If you want to understand Mark’s Jesus, you must wrestle with the healing stories.

Today we ask how questions:  How did Jesus heal?’ and  ‘How can we pray for healing?’

Imagine the questions that Jesus’ disciples, and the crowds, had about healing! But their questions focused on why:

Why did Jesus heal the woman, who was clearly a sinner and breaking the law as well?  (As long as she continued to bleed, she was required to withdraw from other people.)

Why did Jesus heal the little girl, who was probably suffering God’s punishment for some lack of righteousness?  (The law said her parents should take her to the priest, make confession, and ask for God’s mercy.)

Think of the Gospel as a mystery.

When we read an ordinary mystery, we know we’ll find the answer to our questions when we get to the end.  But unlike reading a mystery (where you don’t know the ending until you get to the last page), and unlike Jesus’ disciples (who didn’t know the end of the story), we can read the end of the story first.  When we see the Gospel through its ending, we begin to understand.

And how is this story going to end? Jesus the healer died on the cross and rose again. So after the resurrection, here are the questions Mark’s first readers asked:

If Jesus died on the cross, did God reject him because of sin?

If Jesus suffered in great pain, did God inflict that pain upon him?

If Jesus died despite the prayers of his disciples, what does that say about our prayers for ourselves and those we love?

And, in light of the Gospel’s ending, here are more questions we have to ask: 

If Jesus endured great suffering, shouldn’t we expect to endure it, too?

What if suffering and death is a part of life on earth, and not always our fault?
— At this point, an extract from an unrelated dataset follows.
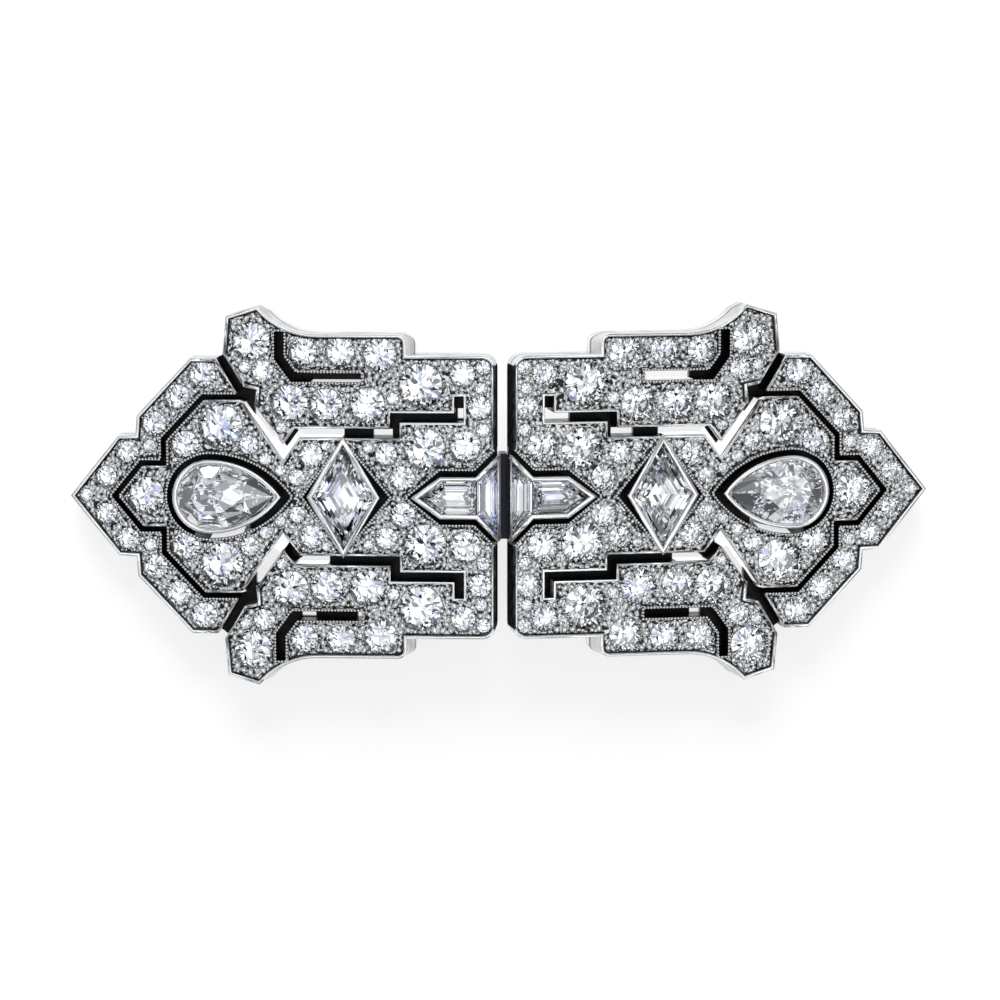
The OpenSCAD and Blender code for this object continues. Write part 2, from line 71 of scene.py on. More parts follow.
def to_world(points, side):
    """Clip points in millimetres as world points in metres."""
    p = np.asarray(points, float)
    c, s = math.cos(CLIP_TILT), math.sin(CLIP_TILT)
    x = p[:, 0] * c + p[:, 2] * s
    z = -p[:, 0] * s + p[:, 2] * c + ROOF_HEIGHT
    return np.stack([x * side, p[:, 1], z], 1) * MM


class Pieces:
    """Collects points and faces of one clip's piece, then makes one mesh of them."""

    def __init__(self):
        self.points = []
        self.faces = []
        self.count = 0

    def add(self, points, faces):
        self.points.append(np.asarray(points, float))
        self.faces.extend([tuple(i + self.count for i in f) for f in faces])
        self.count += len(points)

    def make(self, name, side, material, slot, smooth):
        world = to_world(np.concatenate(self.points), side)
        faces = [f[::-1] for f in self.faces] if side < 0 else self.faces
        mesh = bpy.data.meshes.new(name)
        mesh.from_pydata(world.tolist(), [], faces)
        mesh.update()
        mesh.validate()
        if smooth:
            mesh.shade_smooth()
        mesh.materials.append(material)
        piece = bpy.data.objects.new(name, mesh)
        bpy.context.scene.collection.objects.link(piece)
        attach(piece, "root")
        return piece


# Flat paths. A path is an array of x, y rows, and its metal lies on its left.

SHARPEST_MITRE = 0.35


def directions(path, closed):
    """Unit directions of the stretches after and before each point of a path."""
    ahead = np.roll(path, -1, 0) - path
    if not closed:
        ahead[-1] = ahead[-2]
    ahead /= np.linalg.norm(ahead, axis=1)[:, None]
    behind = np.roll(ahead, 1, 0)
    if not closed:
        behind[0] = ahead[0]
    return ahead, behind


def offset_path(path, d, closed):
    """The path moved to its left by d, mitred at its corners."""
    ahead, behind = directions(path, closed)
    left_a, left_b = ahead[:, ::-1] * (-1, 1), behind[:, ::-1] * (-1, 1)
    spread = np.maximum(1 + (ahead * behind).sum(1), SHARPEST_MITRE)
    return path + (left_a + left_b) * (d / spread)[:, None]


def turning_area(path):
    """Twice the area inside a closed path: positive counterclockwise, negative round a hole."""
    after = np.roll(path, -1, 0)
    return (path[:, 0] * after[:, 1] - after[:, 0] * path[:, 1]).sum()


def points_along(path, pitch, closed):
    """Evenly spaced points along a path."""
    line = np.vstack([path, path[:1]]) if closed else path
    steps = np.linalg.norm(np.diff(line, axis=0), axis=1)
    reach = np.concatenate([[0], np.cumsum(steps)])
    count = max(1, round(reach[-1] / pitch))
    places = (np.arange(count) + (0 if closed else 0.5)) * reach[-1] / count
    return np.stack([np.interp(places, reach, line[:, k]) for k in (0, 1)], 1)


def band_faces(n, rows, closed):
    """Faces between rows of n points each, from every row to the next."""
    faces = []
    for k in range(rows - 1):
        for i in range(n if closed else n - 1):
            j = (i + 1) % n
            faces.append((k * n + i, k * n + j, (k + 1) * n + j, (k + 1) * n + i))
    return faces


def swept(path, profile, closed):
    """Points and faces of a profile of [offset, height] rows led along a path. Open ends are closed."""
    n, m = len(path), len(profile)
    rows = [np.column_stack([offset_path(path, d, closed), np.full(n, z)]) for d, z in profile]
    faces = band_faces(n, m, closed)
    if not closed and m > 2:
        faces.append(tuple(k * n for k in range(m)))
        faces.append(tuple(k * n + n - 1 for k in reversed(range(m))))
    return np.concatenate(rows), faces


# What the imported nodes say: the edges of the mounts' faces, and the stones' places

LEVEL_SLACK = 0.004
FACING_UP = 0.99
WALL_LEAN = 0.5
BRIDGED = 1.3


def welded(node, side):
    """A node's points in clip coordinates without doubles, and its triangles, facing outwards."""
    mesh = node.data
    flat = np.empty(len(mesh.vertices) * 3)
    mesh.vertices.foreach_get("co", flat)
    points = to_clip(flat.reshape(-1, 3), side)
    _, first, number = np.unique(np.round(points, 3), axis=0, return_index=True, return_inverse=True)
    mesh.calc_loop_triangles()
    corners = np.empty(len(mesh.loop_triangles) * 3, np.int32)
    mesh.loop_triangles.foreach_get("vertices", corners)
    tris = number.reshape(-1)[corners].reshape(-1, 3)
    if side < 0:
        tris = tris[:, ::-1]
    flat_ones = (tris == np.roll(tris, 1, 1)).any(1)
    return points[first], tris[~flat_ones]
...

Clues to the Gospel mystery

One clue to the Gospel mystery is found in the psalm:

In the midst of his illness, the psalmist turned to God; and the relationship – always open on God’s side –  was restored. (Psalm 30:2) 

Other clues to the mystery are found in Mark’s Gospel:

The isolated woman who came to Jesus for help was turning to God through Jesus – and she was healed. (Mark 5:28)

The desperate father who came to Jesus for help was turning to God through Jesus – and a family was healed. (Mark 5:23)

The Gospel tells us that God’s face is always turned towards us.

Always read the Scriptures through Jesus:

In the Gospel, ‘righteousness’ doesn’t depend on our doing everything right.

The Gospel says our ‘righteousness’ comes from turning our face to God.

And in Jesus we see that God’s face is always turned towards us.

The message of Mark’s whole Gospel is this:

Jesus lives! Despite his suffering and death, His Spirit is alive!

And what does that say to us about God’s healing love for us?

Sometimes an old hymn says it best:

O Love of God, how strong and true, eternal and yet ever new;
uncomprehended and unbought, beyond all knowledge and all thought.

O wide-embracing, wondrous Love, we read thee in the sky above;
we read thee in the earth below, in seas that swell and streams that flow.

We read thee best in him who came to bear for us the cross of shame;
sent by the Father from on high, our life to live, our death to die.

We read thy power to bless and save e’en in the darkness of the grave;
still more in resurrection light we read the fullness of thy might.